Copy every line of the data that contains the string "This".
================================
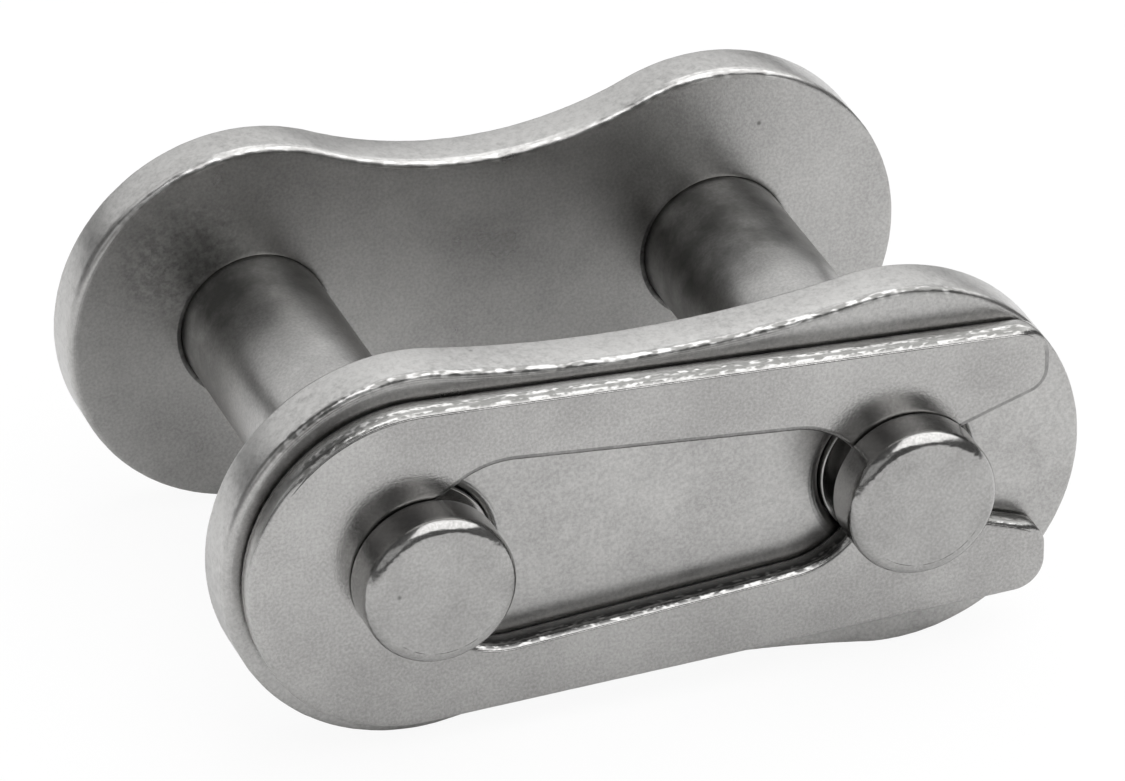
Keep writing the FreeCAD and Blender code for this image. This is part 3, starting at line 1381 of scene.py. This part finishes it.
@dataclass
class Studio:
    """The pale floor, the soft light and the camera. Lengths are in metres."""

    azimuth_deg: float = -19.744
    elevation_deg: float = 28.880
    roll_deg: float = -0.166
    pixels_per_pitch: float = 497.76
    distance_pitches: float = 1 / 0.05441
    middle_px: Point = (560.31, 381.90)
    frame_px: Point = (1125.0, 781.0)
    pitch: float = 12.70 * MM
    gap_middle: tuple[float, float, float] = (0.0, 0.6 * MM, 5.0 * MM)
    sensor_mm: float = 36.0
    clip_start: float = 0.001
    clip_end: float = 20.0
    floor_half: float = 3.0
    floor_drop: float = 0.00005
    floor_colour: Colour = (0.92, 0.92, 0.92)
    sky: float = 0.14
    seen_share: float = 0.93
    mirrored_share: float = 0.12
    lamps: tuple[SoftBox, ...] = (
        SoftBox("overhead", (0.36, -0.14, 0.92), 0.30, 0.56, 0.40, 1.56),
        SoftBox("back", (0.14, 0.85, 0.64), 0.36, 0.76, 0.34, 0.74),
        SoftBox("left", (-0.72, -0.52, 0.47), 0.40, 0.46, 0.22, 0.15),
    )

    def camera(self) -> None:
        """Makes the camera at the photograph's angle and distance."""
        az, el = math.radians(self.azimuth_deg), math.radians(self.elevation_deg)
        roll = math.radians(self.roll_deg)
        look = Vector((-math.sin(az) * math.cos(el), math.cos(az) * math.cos(el), -math.sin(el)))
        level = look.cross(Vector((0, 0, 1))).normalized()
        rise = level.cross(look)
        right = level * math.cos(roll) + rise * math.sin(roll)
        up = rise * math.cos(roll) - level * math.sin(roll)
        scale = self.pitch / self.pixels_per_pitch
        across = (self.middle_px[0] - self.frame_px[0] / 2) * scale
        above = (self.frame_px[1] / 2 - self.middle_px[1]) * scale
        away = look * self.distance_pitches * self.pitch
        place = Vector(self.gap_middle) - away - right * across - up * above
        data = bpy.data.cameras.new("camera")
        data.sensor_width = self.sensor_mm
        length_px = self.pixels_per_pitch * self.distance_pitches
        data.lens = length_px * data.sensor_width / self.frame_px[0]
        data.clip_start, data.clip_end = self.clip_start, self.clip_end
        shown = bpy.data.objects.new("camera", data)
        turned = Matrix((right, up, -look)).transposed().to_4x4()
        shown.matrix_world = Matrix.Translation(place) @ turned
        bpy.context.scene.collection.objects.link(shown)
        bpy.context.scene.camera = shown

    def floor(self) -> None:
        """Makes the floor, white to the eye and in reflections, with the link's shadow."""
        half = self.floor_half
        mesh = bpy.data.meshes.new("floor")
        corners = [(-half, -half, 0.0), (half, -half, 0.0), (half, half, 0.0), (-half, half, 0.0)]
        mesh.from_pydata(corners, [], [(0, 1, 2, 3)])
        shown = bpy.data.objects.new("floor", mesh)
        shown.location.z = -self.floor_drop
        bpy.context.scene.collection.objects.link(shown)
        material = bpy.data.materials.new("pale_floor")
        material.use_nodes = True
        paint = NodeTree(material.node_tree)
        paint.tree.nodes.clear()
        rays = paint.add("ShaderNodeLightPath").outputs
        bent = paint.maths("MAXIMUM", rays["Is Glossy Ray"], rays["Is Transmission Ray"])
        seen = {0: rays["Is Camera Ray"], 1: self.seen_share, 2: bent * self.mirrored_share}
        share = paint.out("ShaderNodeMath", seen, operation="MULTIPLY_ADD")
        matt = paint.out("ShaderNodeBsdfDiffuse", {"Color": (*self.floor_colour, 1.0)})
        white = paint.out("ShaderNodeEmission", {"Strength": 1.0})
        mix = paint.out("ShaderNodeMixShader", {0: share, 1: matt, 2: white})
        paint.add("ShaderNodeOutputMaterial", {"Surface": mix})
        mesh.materials.append(material)

    def sky_light(self) -> None:
        """Lights the scene evenly from all round."""
        world = bpy.data.worlds.new("studio")
        world.use_nodes = True
        light = world.node_tree.nodes["Background"].inputs
        light["Strength"].default_value = self.sky
        light["Color"].default_value = (1.0, 1.0, 1.0, 1.0)
        bpy.context.scene.world = world

    def build(self) -> None:
        """Sets up the whole studio."""
        self.camera()
        self.floor()
        self.sky_light()
        for lamp in self.lamps:
            lamp.build(Vector(self.gap_middle))
        bpy.context.scene.view_settings.view_transform = "Standard"


# The clip's two rows of bright dots, painted highlight on its upper edge: how far back, and how
# strongly the dots show there.
CLIP_ROWS = (
    (0.0, 0.8),
    (0.03, 1.0),
    (0.08, 1.0),
    (0.13, 0.1),
    (0.20, 0.1),
    (0.30, 1.0),
    (0.42, 1.0),
    (0.56, 0.0),
)


@dataclass
class ConnectingLink:
    """The whole link, from the back plate to the clip."""

    back: StampedPlate = field(
        default_factory=lambda: StampedPlate(
            "back_plate",
            Body.PIN_LINK,
            SatinSteel(
                "satin_back_plate",
                light=(0.50, 0.495, 0.485),
                smooth=0.26,
                rough=0.36,
                dot=0.26,
                shade_between_dots_share=0.30,
                roll_reach=0.27,
                roll_height=0.145,
                painted_shade_share=0.8,
                smudge=(-8.3, 7.2),
                seed=1.0,
            ),
            3.68,
            1.985,
            0.11,
            11.0,
        )
    )
    cover: StampedPlate = field(
        default_factory=lambda: StampedPlate(
            "cover_plate",
            Body.COVER,
            SatinSteel(
                "satin_cover_plate",
                smooth=0.26,
                rough=0.36,
                shade_between_dots_share=0.75,
                painted_shade_share=0.3,
                seed=2.0,
            ),
            4.47,
            2.005,
            0.30,
            12.0,
        )
    )
    pins: tuple[TurnedPin, TurnedPin] = field(
        default_factory=lambda: (
            TurnedPin(Side.LEFT, pin_finish("satin_pin_left", (2.3, 4.4), 3.0), 21.0),
            TurnedPin(Side.RIGHT, pin_finish("satin_pin_right", (0.7, 2.3), 4.0), 22.0),
        )
    )
    clip: SpringClip = field(
        default_factory=lambda: SpringClip(
            SatinSteel(
                "satin_clip",
                smooth=0.16,
                rough=0.26,
                light=(0.48, 0.475, 0.465),
                dark=(0.30, 0.295, 0.29),
                cut_rough=0.42,
                dot=0.13,
                dot_height=0.014,
                dot_reach=0.75,
                dot_share=0.3,
                shade_between_dots_share=0.82,
                rows=CLIP_ROWS,
                roll_reach=0.85,
                roll_height=0.12,
                lip=0.16,
                torn_and_shade_start=0.82,
                inner_torn_and_shade_start=0.22,
                painted_shade_share=0.5,
                seed=5.0,
            )
        )
    )

    def build(self) -> None:
        """Makes every piece, rides it on its body and reports it."""
        stamping, turning = stamping_tree(), turning_tree()
        made = [
            (self.back, self.back.build(stamping), Slot.PLATE),
            (self.cover, self.cover.build(stamping), Slot.PLATE),
            (self.pins[0], self.pins[0].build(turning), Slot.PIN),
            (self.pins[1], self.pins[1].build(turning), Slot.PIN),
            (self.clip, self.clip.build(stamping), Slot.CLIP),
        ]
        for maker, piece, slot in made:
            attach(piece, maker.body.value)
            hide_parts(maker.node)
            LOG.info("%s: %d faces", piece.name, len(piece.data.polygons))


def pin_finish(name: str, stain_and_shade: tuple[float, float], seed: float) -> SatinSteel:
    """The finish of a turned pin, which goes darker and mottled between two places on +Y: partly
    a stain, partly painted shade between the plates.
    """
    return SatinSteel(
        name,
        grain=0.08,
        cloud=1.4,
        smooth=0.15,
        rough=0.25,
        bump=0.3,
        cut_share=0.0,
        dot_height=0.012,
        dot_share=0.0,
        shade_between_dots_share=0.0,
        roll_height=0.0,
        painted_shade_share=0.0,
        head_dull=0.22,
        turned=True,
        stem_start=-5.0,
        stem_rough=0.30,
        stain_and_shade_start=stain_and_shade[0],
        stain_and_shade_end=stain_and_shade[1],
        seed=seed,
    )


def clear_scene() -> None:
    """Removes whatever the new file holds."""
    for item in list(bpy.data.objects):
        bpy.data.objects.remove(item)


def main() -> None:
    """Loads the frame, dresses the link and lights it."""
    logging.basicConfig(level=logging.INFO, format="%(name)s: %(message)s")
    clear_scene()
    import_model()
    ConnectingLink().build()
    Studio().build()


if __name__ == "__main__":
    main()
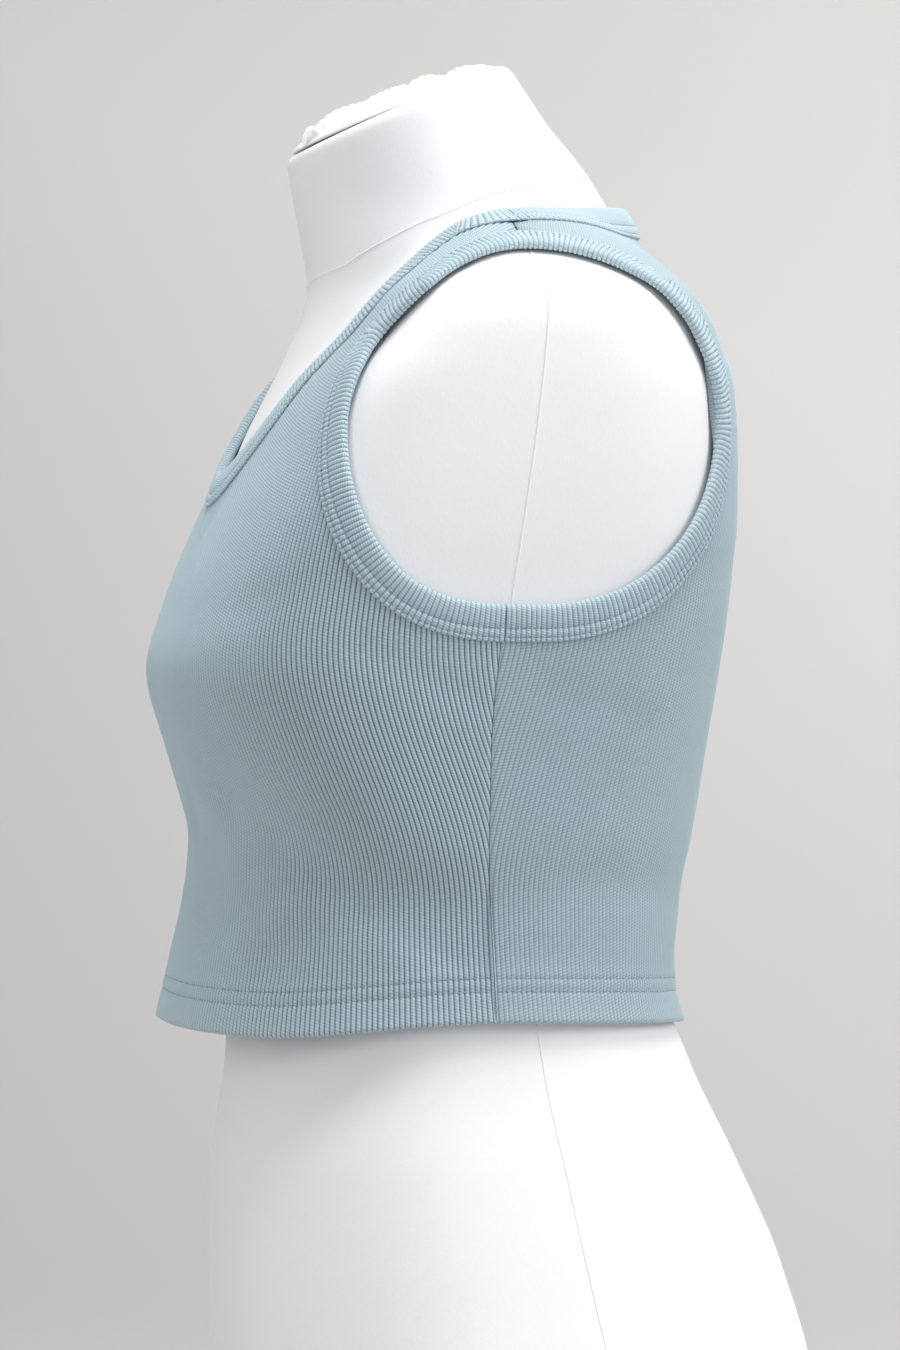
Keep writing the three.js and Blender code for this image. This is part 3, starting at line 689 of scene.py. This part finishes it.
def armhole_path(hand):
    turn = np.linspace(0, 2 * math.pi, 2400)
    low = np.full(len(turn), 0.0)
    radius = armhole_curve(np.degrees(turn))
    y = ARMHOLE_Y - radius * np.sin(turn)
    z = ARMHOLE_Z + radius * np.cos(turn)
    high = np.full(len(turn), math.pi)
    for _ in range(36):
        angle = (low + high) / 2
        short = surface(angle, z, True)[..., 1] < y
        low, high = np.where(short, angle, low), np.where(short, high, angle)
    angle = (low + high) / 2
    under = np.argmin(np.abs(angle - QUARTER) + (z > ARMHOLE_Z) * 9)
    order = np.roll(np.arange(len(turn) - 1), -under)
    order = np.append(order, order[0])
    centre = np.array((PLATE_REACH * hand, ARMHOLE_Y, ARMHOLE_Z))

    def middle(points):
        return np.broadcast_to(centre, points.shape)

    return EdgePath(hand * angle[order], z[order], BINDING_RIB, middle)


front_panel, front_map = panel("Front_panel_knit", True)
back_panel, back_map = panel("Back_panel_knit", False)
neck_edge = neck_path()
left_edge = armhole_path(1)
right_edge = armhole_path(-1)
neck_binding = binding("Neck_binding_knit", neck_edge, 3)
left_binding = binding("Left_armhole_binding_knit", left_edge, 5)
right_binding = binding("Right_armhole_binding_knit", right_edge, 8)


# Dress form

FORM_AROUND = 240
FORM_ROWS = 170


def neck_top(angle):
    """Height of the neck's cut top above each angle."""
    height = np.full(np.shape(angle), float(FORM_TOP))
    for _ in range(12):
        height = FORM_TOP + NECK_SLOPE * (surface(angle, height, False)[..., 1] - NECK_AXIS)
    return height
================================
Exercise output:
Keep writing the FreeCAD and Blender code for this image. This is part 3, starting at line 1381 of scene.py. This part finishes it.
Keep writing the three.js and Blender code for this image. This is part 3, starting at line 689 of scene.py. This part finishes it.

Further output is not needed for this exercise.